If your body is trying to recoup from a workout, you don’t want to force it into working harder by putting undue stress on your systems. But while you might think of stress as just the byproduct of a bad day at work, or some annoyances at home, think again. You could be putting some hidden stress on your body when you try to alleviate your not-so-hidden stress with a pint or two. That’s right — a few drinks at the pub can cause stress on your body, too, leading to dehydration and an inability for your body to properly use protein for muscle repair. So, if you’re feeling stressed, skip the glass of wine or the beer and try some yoga.


4. Listen to your body 

Make sure that you listen to your body and what it’s telling you, even if it means easing up on your training schedule for a few days. Most experts recommend only scheduling two or three hard workouts per week, and then using the rest of your workout days for simpler exercise that contributes to your overall athletic goals, but that doesn’t tire your body out too much. A lower-intensity workout can be just what you need to recover properly. 

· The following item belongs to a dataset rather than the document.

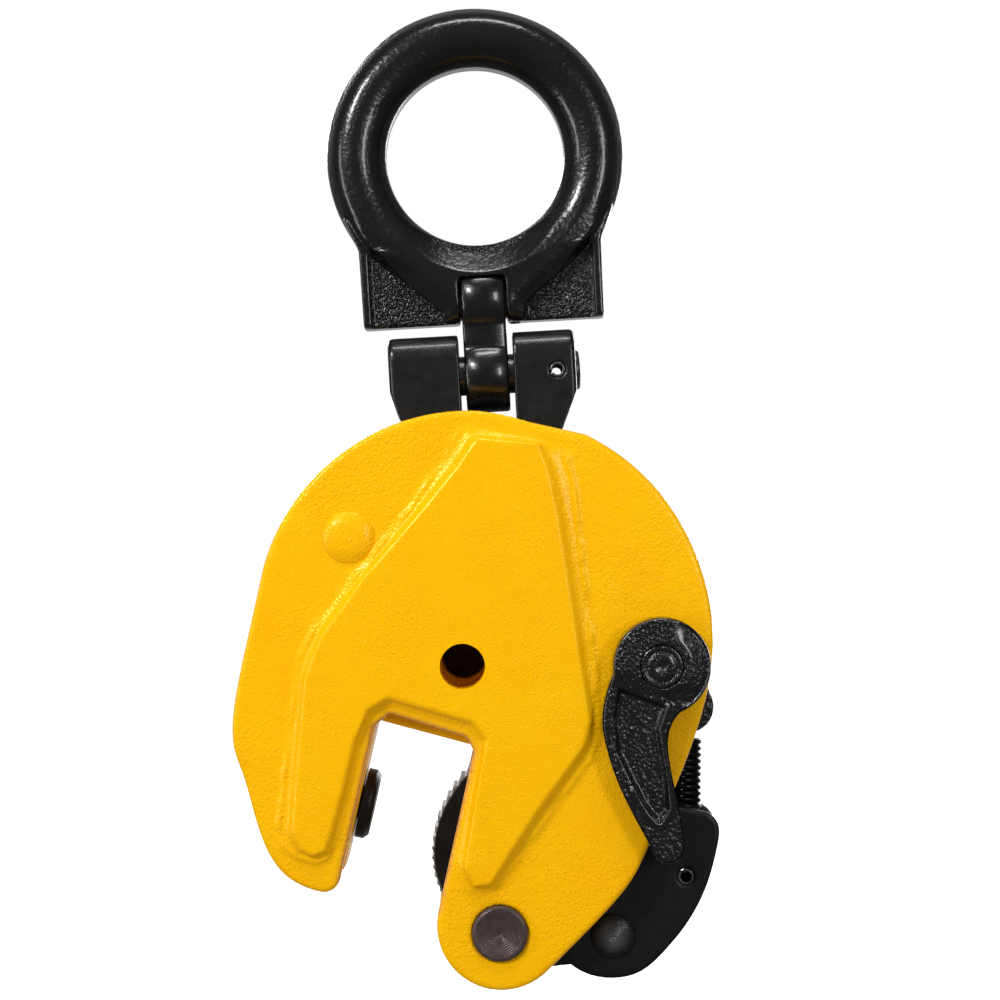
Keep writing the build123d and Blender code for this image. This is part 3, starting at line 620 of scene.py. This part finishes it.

5. Watch the anti-inflammatories

While it might be your first instinct when you feel some muscle soreness to down a few pain killers, watch it. Taking high doses of over-the-counter pain killers like ibuprofen and aspirin can actually inhibit your music strength. So, if you can, ride out the muscle soreness. If you absolutely need something to help the pain, then opt for an all-natural supplement, like turmeric. 


6. Stay hydrated

If you’re not hydrating properly during and after your workouts, you could find that just upping your water intake could be all you need to improve your recovery time. Plain water does the job just fine, so no need to invest in expensive hydration solutions. Make sure you’re drinking at least 8 ounces of water right after you’re done with your workout and then hop on the scale to see how much fluid you lost during your exercise. For every pound lost, drink at the very least another 16 ounces of water.